Extract, unchanged, every line from the top of the material below through the line with "# which side", and no more.

(3D code data)
····················

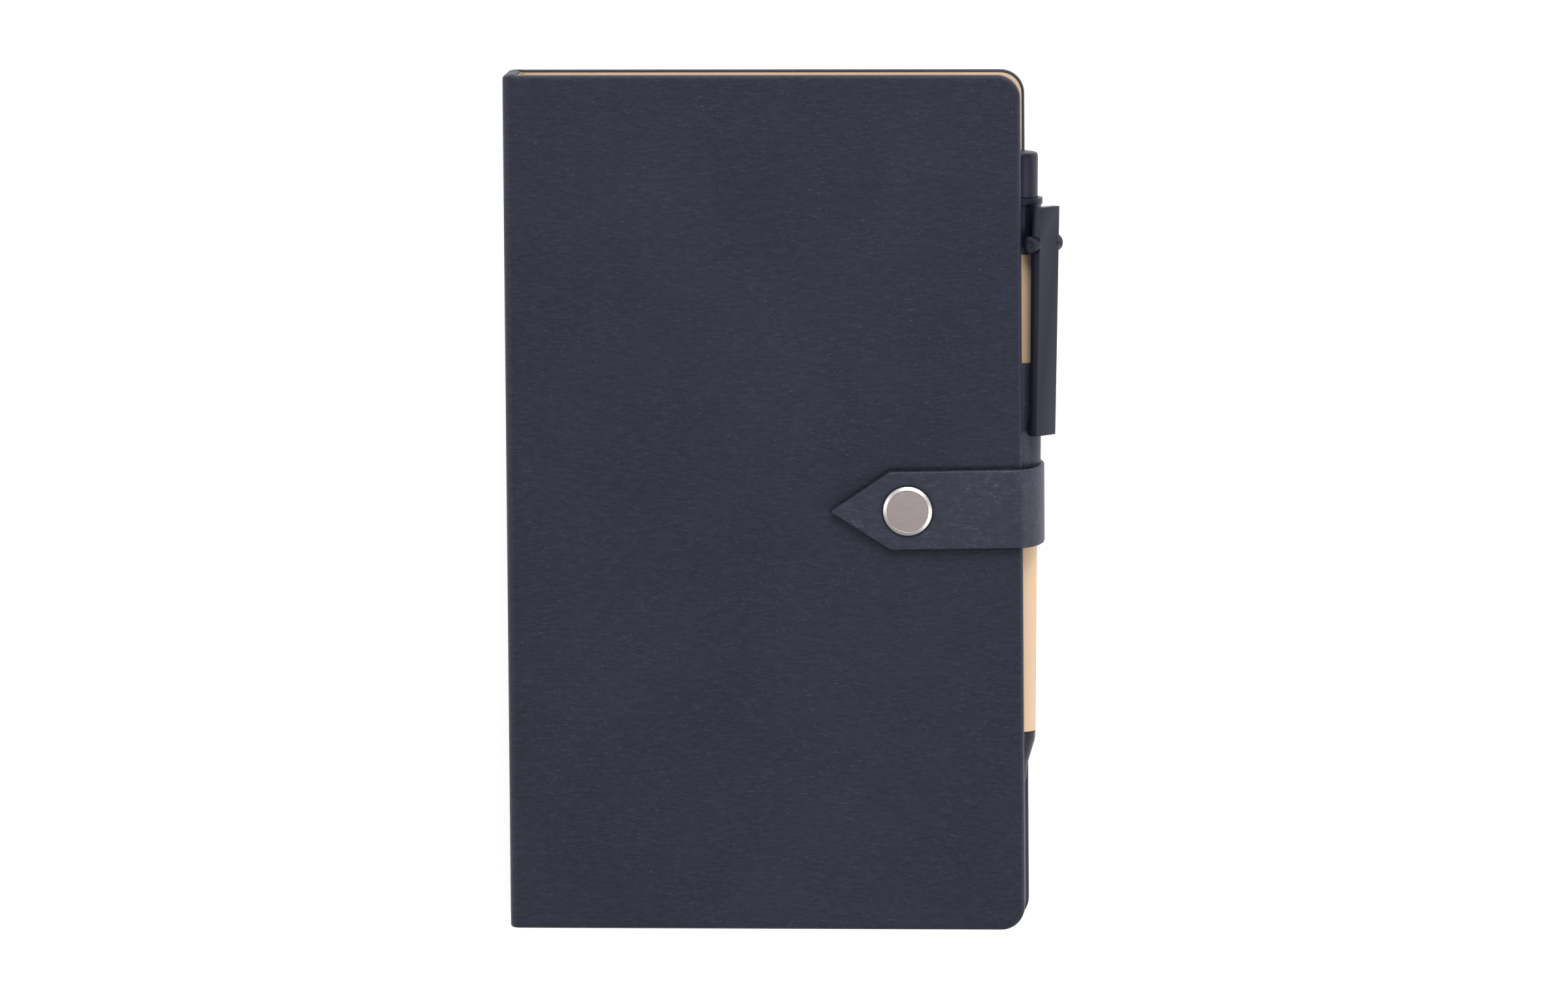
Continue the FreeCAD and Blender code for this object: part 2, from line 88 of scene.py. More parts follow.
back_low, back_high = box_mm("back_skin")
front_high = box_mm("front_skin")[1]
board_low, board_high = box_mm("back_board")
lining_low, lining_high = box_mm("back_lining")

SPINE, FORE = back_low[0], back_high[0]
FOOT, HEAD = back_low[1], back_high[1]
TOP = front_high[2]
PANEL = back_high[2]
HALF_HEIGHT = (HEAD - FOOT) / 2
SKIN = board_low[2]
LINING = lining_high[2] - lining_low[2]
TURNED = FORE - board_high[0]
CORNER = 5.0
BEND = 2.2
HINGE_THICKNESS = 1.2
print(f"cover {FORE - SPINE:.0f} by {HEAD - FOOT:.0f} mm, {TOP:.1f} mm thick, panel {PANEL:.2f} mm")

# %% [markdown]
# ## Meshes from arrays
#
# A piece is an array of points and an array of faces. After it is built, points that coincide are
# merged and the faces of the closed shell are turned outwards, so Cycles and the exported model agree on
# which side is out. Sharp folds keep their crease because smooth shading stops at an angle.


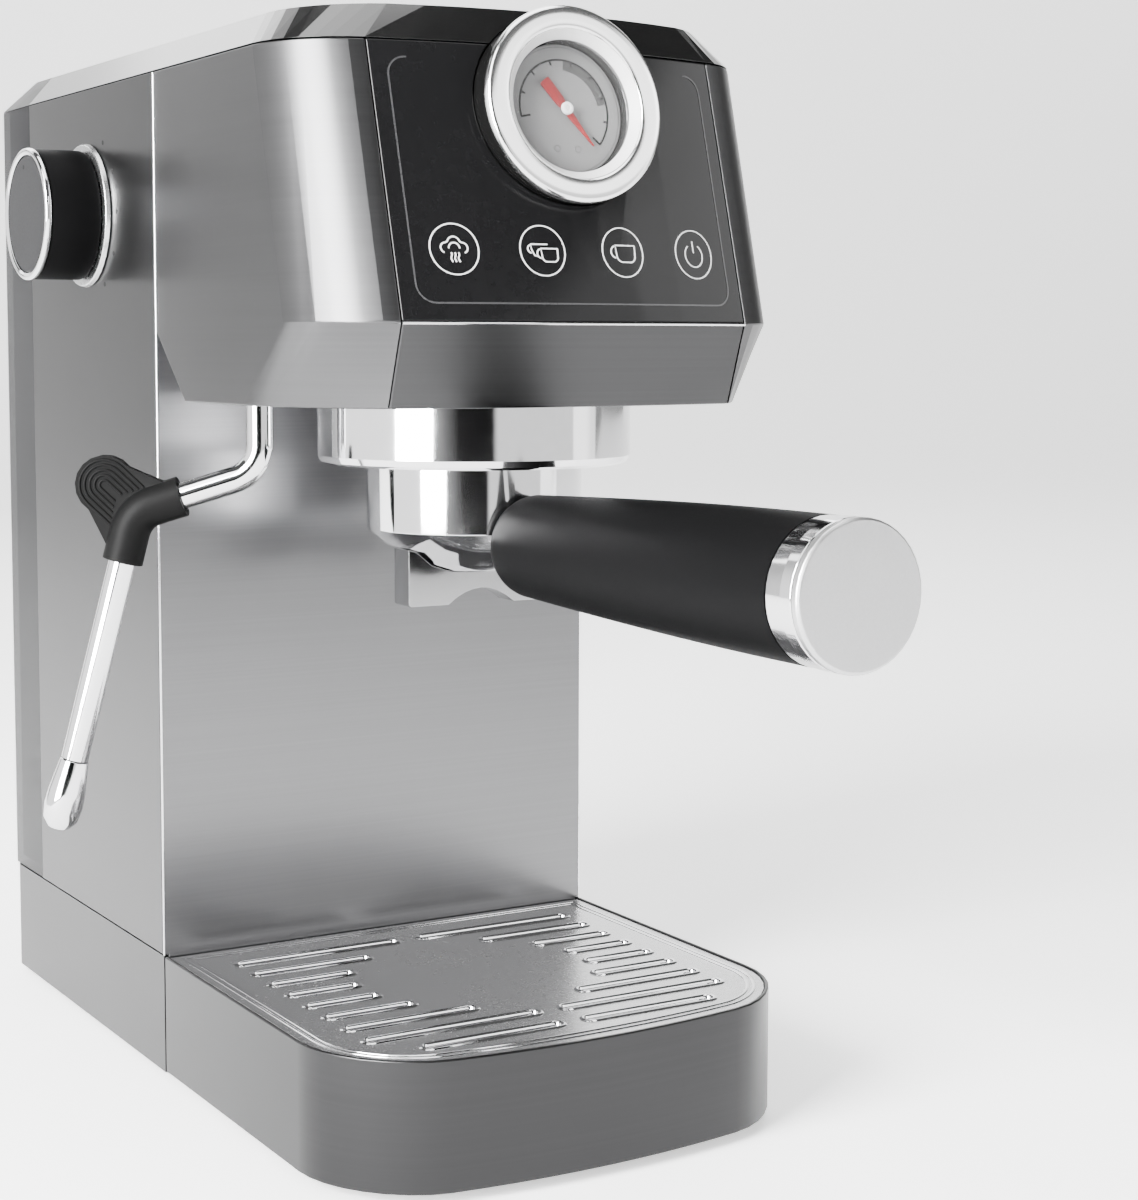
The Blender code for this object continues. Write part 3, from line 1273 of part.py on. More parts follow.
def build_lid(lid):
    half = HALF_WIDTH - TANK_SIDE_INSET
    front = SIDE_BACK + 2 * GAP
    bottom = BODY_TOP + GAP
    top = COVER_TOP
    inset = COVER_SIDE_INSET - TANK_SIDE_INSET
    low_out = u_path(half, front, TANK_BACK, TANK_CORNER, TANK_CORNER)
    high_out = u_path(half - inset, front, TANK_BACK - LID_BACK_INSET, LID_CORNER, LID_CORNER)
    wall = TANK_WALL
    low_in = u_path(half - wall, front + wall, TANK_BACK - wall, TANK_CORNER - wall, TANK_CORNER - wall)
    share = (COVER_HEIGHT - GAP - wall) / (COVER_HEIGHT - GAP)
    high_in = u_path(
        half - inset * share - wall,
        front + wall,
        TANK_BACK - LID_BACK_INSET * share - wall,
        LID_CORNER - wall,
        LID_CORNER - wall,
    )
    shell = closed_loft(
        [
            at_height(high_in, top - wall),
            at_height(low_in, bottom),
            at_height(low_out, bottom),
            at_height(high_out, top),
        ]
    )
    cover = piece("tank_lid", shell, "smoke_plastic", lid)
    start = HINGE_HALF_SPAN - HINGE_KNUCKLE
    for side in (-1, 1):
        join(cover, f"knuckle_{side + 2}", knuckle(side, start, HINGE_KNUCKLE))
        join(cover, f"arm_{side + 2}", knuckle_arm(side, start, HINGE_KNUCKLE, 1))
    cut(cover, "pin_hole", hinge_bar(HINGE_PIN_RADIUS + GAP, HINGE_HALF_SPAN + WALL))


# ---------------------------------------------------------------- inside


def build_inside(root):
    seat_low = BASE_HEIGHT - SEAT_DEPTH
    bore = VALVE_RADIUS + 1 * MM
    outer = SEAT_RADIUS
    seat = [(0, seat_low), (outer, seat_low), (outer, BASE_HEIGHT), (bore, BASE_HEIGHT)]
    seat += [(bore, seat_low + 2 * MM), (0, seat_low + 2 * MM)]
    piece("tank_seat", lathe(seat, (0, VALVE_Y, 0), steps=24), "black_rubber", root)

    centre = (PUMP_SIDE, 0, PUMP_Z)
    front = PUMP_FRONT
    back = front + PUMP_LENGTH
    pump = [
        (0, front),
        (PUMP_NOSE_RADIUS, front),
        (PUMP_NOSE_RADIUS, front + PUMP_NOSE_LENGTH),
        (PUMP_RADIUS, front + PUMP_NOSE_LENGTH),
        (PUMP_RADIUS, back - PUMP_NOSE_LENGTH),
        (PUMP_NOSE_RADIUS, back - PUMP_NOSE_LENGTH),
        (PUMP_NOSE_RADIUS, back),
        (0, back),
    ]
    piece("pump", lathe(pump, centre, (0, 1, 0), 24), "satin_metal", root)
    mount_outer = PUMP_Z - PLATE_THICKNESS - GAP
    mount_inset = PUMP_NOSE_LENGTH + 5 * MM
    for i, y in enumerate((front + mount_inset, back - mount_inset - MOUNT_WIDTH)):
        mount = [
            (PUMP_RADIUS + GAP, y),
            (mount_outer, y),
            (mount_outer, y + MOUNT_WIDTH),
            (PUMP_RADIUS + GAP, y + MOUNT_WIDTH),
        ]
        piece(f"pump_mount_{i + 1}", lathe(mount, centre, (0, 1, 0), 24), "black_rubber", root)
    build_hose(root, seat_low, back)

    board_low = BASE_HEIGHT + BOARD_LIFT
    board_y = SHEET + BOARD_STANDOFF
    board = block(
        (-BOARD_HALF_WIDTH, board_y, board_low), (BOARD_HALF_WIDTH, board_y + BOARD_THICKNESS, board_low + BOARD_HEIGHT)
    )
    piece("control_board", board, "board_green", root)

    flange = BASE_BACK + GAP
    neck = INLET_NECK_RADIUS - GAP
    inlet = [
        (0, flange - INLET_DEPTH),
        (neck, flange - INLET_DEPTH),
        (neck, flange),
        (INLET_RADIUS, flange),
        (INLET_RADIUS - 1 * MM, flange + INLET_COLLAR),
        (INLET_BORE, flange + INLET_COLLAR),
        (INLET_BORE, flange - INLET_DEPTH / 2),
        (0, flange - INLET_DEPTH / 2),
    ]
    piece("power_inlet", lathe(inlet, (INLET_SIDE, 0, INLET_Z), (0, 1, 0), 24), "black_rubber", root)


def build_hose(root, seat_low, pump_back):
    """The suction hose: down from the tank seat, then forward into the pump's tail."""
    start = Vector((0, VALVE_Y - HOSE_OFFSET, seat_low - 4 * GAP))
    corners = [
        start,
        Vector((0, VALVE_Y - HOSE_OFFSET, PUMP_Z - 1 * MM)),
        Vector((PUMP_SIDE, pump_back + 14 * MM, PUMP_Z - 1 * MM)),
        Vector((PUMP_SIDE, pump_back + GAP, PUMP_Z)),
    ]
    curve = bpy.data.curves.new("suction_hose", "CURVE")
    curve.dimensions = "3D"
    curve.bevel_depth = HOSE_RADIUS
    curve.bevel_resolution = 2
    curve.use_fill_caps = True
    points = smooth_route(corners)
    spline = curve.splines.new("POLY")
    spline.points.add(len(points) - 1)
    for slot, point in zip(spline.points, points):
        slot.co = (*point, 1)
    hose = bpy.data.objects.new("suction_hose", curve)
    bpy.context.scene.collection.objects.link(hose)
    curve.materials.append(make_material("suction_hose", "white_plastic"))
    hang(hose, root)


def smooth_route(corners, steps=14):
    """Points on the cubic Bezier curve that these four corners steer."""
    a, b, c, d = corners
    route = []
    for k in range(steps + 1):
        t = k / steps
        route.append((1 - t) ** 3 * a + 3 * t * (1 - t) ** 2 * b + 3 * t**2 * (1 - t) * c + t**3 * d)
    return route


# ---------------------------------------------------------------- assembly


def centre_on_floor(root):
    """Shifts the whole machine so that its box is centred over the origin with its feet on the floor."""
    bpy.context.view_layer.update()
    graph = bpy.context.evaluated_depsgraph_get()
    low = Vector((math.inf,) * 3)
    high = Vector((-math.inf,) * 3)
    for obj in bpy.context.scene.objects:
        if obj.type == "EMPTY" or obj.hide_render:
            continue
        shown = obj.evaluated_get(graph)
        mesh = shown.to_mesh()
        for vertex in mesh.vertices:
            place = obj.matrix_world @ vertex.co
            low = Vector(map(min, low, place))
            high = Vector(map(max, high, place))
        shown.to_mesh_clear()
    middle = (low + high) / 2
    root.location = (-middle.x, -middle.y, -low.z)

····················

* WRITTEN SOLUTION
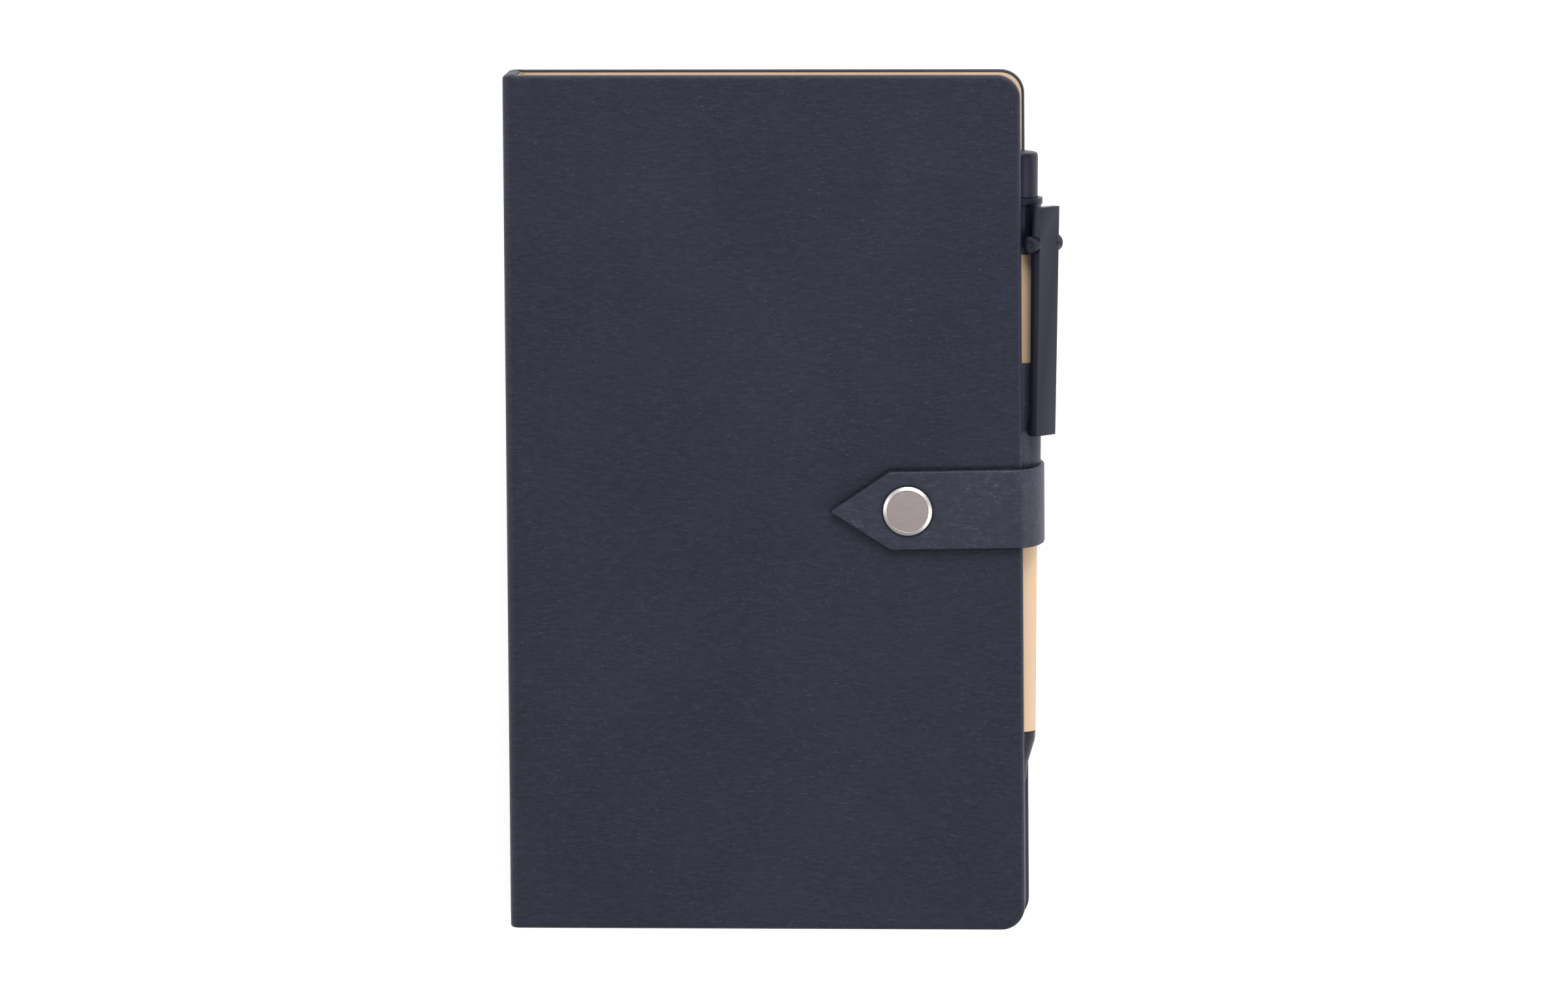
Continue the FreeCAD and Blender code for this object: part 2, from line 88 of scene.py. More parts follow.
back_low, back_high = box_mm("back_skin")
front_high = box_mm("front_skin")[1]
board_low, board_high = box_mm("back_board")
lining_low, lining_high = box_mm("back_lining")

SPINE, FORE = back_low[0], back_high[0]
FOOT, HEAD = back_low[1], back_high[1]
TOP = front_high[2]
PANEL = back_high[2]
HALF_HEIGHT = (HEAD - FOOT) / 2
SKIN = board_low[2]
LINING = lining_high[2] - lining_low[2]
TURNED = FORE - board_high[0]
CORNER = 5.0
BEND = 2.2
HINGE_THICKNESS = 1.2
print(f"cover {FORE - SPINE:.0f} by {HEAD - FOOT:.0f} mm, {TOP:.1f} mm thick, panel {PANEL:.2f} mm")

# %% [markdown]
# ## Meshes from arrays
#
# A piece is an array of points and an array of faces. After it is built, points that coincide are
# merged and the faces of the closed shell are turned outwards, so Cycles and the exported model agree on
# which side is out. Sharp folds keep their crease because smooth shading stops at an angle.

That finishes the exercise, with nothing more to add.